→ GOAL
Restate verbatim the lines between the one holding "side_pad_4();" and the one holding "depsgraph = bpy.context.evaluated_depsgraph_get()", both included, and no others.

→ PROVIDED DATA
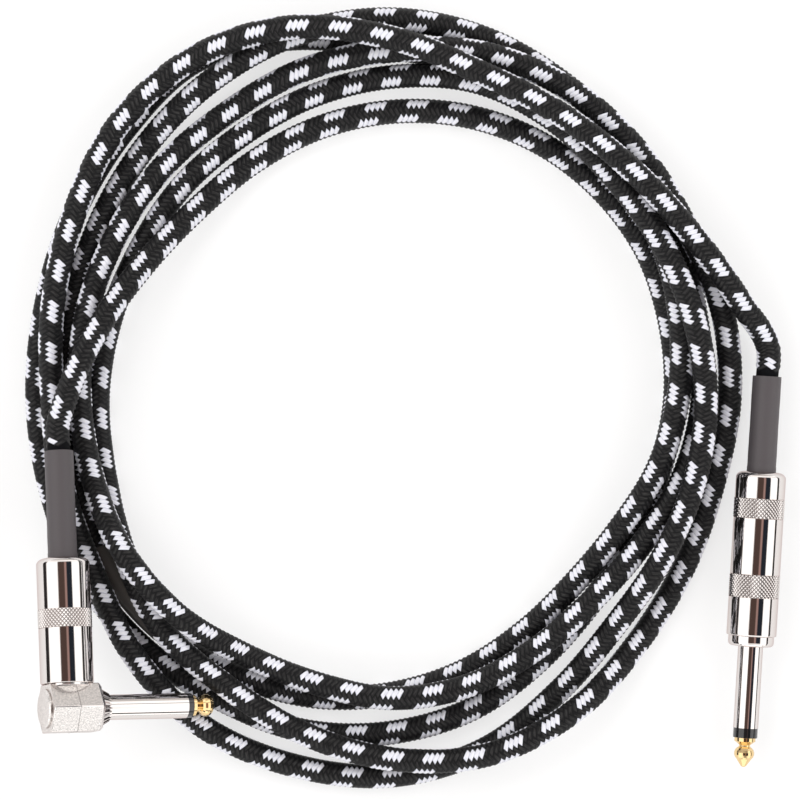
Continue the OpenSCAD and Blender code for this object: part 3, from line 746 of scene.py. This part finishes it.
--
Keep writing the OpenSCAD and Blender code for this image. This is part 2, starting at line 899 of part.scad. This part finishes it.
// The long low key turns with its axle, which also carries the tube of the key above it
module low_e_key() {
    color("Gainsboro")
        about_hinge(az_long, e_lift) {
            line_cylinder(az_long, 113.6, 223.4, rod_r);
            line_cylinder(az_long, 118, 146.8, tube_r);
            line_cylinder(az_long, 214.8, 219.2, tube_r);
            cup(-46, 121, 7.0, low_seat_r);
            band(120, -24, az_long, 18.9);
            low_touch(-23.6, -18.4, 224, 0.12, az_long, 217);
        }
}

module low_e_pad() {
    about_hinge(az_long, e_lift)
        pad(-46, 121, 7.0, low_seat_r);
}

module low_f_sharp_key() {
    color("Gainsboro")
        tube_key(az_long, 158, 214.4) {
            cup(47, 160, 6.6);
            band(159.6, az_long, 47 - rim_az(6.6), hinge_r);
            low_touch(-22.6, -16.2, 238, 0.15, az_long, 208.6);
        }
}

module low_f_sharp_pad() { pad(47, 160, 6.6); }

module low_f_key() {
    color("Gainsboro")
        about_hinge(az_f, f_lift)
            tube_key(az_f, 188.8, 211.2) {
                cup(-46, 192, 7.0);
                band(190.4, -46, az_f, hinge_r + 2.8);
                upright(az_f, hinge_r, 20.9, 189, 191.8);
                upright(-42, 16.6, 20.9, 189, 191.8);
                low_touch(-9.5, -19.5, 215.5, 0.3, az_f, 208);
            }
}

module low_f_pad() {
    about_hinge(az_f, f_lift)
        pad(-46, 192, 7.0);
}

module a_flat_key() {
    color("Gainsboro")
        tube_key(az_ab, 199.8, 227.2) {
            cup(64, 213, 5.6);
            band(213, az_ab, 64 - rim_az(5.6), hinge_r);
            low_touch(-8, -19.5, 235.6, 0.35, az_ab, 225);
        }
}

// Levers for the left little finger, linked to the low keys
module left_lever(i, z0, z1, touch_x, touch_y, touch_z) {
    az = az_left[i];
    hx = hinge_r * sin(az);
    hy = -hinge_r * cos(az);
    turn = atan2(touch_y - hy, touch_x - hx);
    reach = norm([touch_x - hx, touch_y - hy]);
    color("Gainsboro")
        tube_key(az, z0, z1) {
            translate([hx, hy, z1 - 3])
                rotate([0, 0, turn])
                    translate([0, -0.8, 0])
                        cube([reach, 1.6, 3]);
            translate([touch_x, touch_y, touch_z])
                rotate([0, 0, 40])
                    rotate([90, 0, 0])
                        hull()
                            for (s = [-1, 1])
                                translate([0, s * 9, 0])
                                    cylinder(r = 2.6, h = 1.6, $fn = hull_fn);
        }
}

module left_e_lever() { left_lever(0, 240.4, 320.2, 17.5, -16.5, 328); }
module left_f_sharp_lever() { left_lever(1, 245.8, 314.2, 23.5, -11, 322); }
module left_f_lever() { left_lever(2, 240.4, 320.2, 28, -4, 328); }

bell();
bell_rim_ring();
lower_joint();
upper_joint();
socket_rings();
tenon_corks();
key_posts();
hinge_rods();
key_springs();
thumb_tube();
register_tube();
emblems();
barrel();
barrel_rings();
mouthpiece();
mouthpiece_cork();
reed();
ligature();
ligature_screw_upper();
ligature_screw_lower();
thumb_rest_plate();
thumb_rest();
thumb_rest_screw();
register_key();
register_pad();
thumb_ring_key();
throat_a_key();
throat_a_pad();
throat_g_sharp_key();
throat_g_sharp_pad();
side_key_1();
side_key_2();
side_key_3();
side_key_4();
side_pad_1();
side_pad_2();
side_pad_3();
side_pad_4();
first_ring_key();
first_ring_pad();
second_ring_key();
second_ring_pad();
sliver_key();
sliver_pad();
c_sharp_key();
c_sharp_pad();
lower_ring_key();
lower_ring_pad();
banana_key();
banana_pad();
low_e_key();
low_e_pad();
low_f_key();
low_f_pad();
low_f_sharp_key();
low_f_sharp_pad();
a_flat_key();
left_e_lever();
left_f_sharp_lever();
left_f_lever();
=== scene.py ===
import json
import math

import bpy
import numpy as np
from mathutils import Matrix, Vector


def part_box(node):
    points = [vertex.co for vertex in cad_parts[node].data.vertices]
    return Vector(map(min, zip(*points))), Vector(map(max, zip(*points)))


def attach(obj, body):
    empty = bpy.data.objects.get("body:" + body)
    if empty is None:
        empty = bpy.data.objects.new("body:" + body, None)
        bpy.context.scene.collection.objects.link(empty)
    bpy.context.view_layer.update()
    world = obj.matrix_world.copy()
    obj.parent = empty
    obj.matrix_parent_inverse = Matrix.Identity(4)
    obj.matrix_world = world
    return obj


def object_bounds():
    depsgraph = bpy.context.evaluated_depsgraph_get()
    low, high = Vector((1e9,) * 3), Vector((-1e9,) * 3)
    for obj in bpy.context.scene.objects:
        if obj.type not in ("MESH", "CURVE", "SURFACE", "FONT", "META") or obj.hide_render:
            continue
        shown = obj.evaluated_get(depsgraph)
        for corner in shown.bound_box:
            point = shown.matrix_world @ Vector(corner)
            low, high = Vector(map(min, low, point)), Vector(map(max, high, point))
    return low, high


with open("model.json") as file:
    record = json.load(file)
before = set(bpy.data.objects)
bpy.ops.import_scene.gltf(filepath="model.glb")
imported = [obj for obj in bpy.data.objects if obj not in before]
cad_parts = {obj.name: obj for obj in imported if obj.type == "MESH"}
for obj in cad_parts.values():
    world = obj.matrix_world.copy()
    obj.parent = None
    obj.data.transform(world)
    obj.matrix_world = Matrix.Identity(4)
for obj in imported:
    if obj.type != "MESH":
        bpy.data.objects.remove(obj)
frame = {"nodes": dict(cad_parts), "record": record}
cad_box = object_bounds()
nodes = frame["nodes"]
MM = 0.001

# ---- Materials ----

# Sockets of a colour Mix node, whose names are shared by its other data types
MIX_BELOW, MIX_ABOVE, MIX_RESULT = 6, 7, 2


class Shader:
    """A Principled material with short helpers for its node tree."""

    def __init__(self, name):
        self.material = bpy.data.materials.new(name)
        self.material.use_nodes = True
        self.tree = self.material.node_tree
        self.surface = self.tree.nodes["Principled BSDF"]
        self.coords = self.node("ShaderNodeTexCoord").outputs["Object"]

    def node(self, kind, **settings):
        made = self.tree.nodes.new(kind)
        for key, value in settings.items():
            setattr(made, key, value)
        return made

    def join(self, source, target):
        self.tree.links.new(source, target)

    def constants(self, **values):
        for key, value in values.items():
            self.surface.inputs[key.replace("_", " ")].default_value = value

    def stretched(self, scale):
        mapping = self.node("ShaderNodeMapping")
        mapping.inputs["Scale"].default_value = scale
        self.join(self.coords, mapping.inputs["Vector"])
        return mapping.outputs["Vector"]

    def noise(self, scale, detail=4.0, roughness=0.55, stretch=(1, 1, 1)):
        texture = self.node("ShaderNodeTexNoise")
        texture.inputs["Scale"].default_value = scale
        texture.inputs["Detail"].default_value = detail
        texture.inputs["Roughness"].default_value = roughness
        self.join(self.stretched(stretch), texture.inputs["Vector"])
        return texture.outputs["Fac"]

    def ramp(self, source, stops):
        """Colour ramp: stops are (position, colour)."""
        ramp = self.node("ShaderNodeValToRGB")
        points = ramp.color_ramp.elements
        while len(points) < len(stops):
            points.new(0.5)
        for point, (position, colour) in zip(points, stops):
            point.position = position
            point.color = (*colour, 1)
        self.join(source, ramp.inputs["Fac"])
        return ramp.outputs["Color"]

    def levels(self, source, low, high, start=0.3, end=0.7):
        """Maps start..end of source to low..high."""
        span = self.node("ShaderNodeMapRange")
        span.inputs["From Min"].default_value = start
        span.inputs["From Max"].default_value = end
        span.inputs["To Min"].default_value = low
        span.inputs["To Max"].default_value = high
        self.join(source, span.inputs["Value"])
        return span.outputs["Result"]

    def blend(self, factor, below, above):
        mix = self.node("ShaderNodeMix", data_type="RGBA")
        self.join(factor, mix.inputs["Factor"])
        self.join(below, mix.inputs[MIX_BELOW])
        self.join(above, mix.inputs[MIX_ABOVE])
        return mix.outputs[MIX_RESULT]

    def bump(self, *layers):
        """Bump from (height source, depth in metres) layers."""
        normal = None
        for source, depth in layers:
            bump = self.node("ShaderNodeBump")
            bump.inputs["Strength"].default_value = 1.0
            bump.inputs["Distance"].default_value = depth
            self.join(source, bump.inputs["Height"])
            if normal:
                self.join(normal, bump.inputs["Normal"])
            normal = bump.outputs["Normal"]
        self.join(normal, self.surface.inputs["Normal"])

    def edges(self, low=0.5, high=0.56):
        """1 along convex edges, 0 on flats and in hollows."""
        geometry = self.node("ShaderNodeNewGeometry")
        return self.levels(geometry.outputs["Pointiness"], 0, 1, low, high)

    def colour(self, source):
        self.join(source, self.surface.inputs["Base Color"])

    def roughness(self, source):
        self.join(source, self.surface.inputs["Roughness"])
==
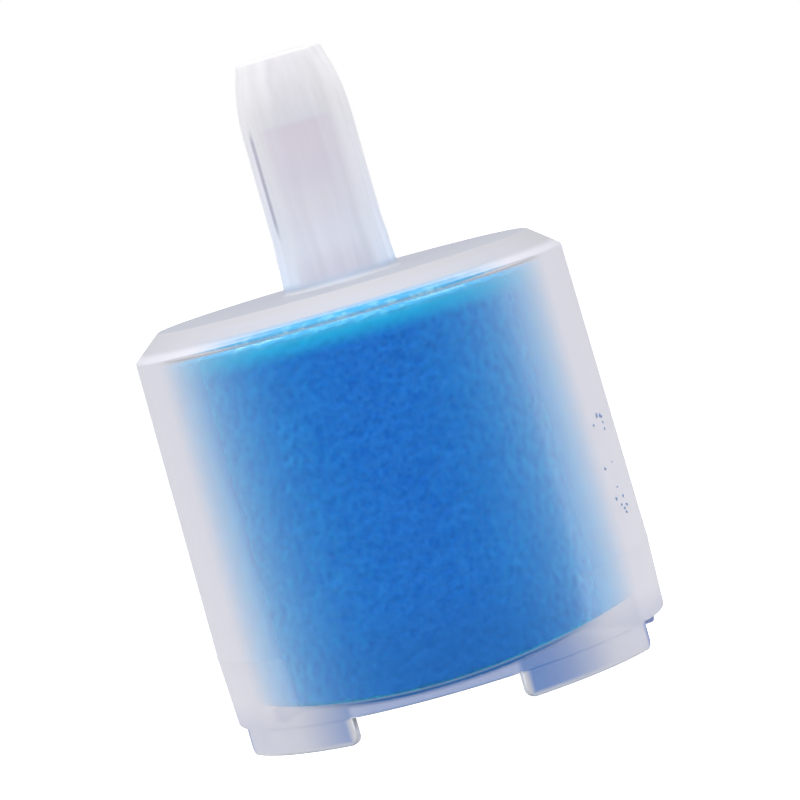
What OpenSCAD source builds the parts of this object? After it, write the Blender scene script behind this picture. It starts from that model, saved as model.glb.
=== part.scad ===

→ RESPONSE TO THIS TASK
side_pad_4();
first_ring_key();
first_ring_pad();
second_ring_key();
second_ring_pad();
sliver_key();
sliver_pad();
c_sharp_key();
c_sharp_pad();
lower_ring_key();
lower_ring_pad();
banana_key();
banana_pad();
low_e_key();
low_e_pad();
low_f_key();
low_f_pad();
low_f_sharp_key();
low_f_sharp_pad();
a_flat_key();
left_e_lever();
left_f_sharp_lever();
left_f_lever();
=== scene.py ===
import json
import math

import bpy
import numpy as np
from mathutils import Matrix, Vector


def part_box(node):
    points = [vertex.co for vertex in cad_parts[node].data.vertices]
    return Vector(map(min, zip(*points))), Vector(map(max, zip(*points)))


def attach(obj, body):
    empty = bpy.data.objects.get("body:" + body)
    if empty is None:
        empty = bpy.data.objects.new("body:" + body, None)
        bpy.context.scene.collection.objects.link(empty)
    bpy.context.view_layer.update()
    world = obj.matrix_world.copy()
    obj.parent = empty
    obj.matrix_parent_inverse = Matrix.Identity(4)
    obj.matrix_world = world
    return obj


def object_bounds():
    depsgraph = bpy.context.evaluated_depsgraph_get()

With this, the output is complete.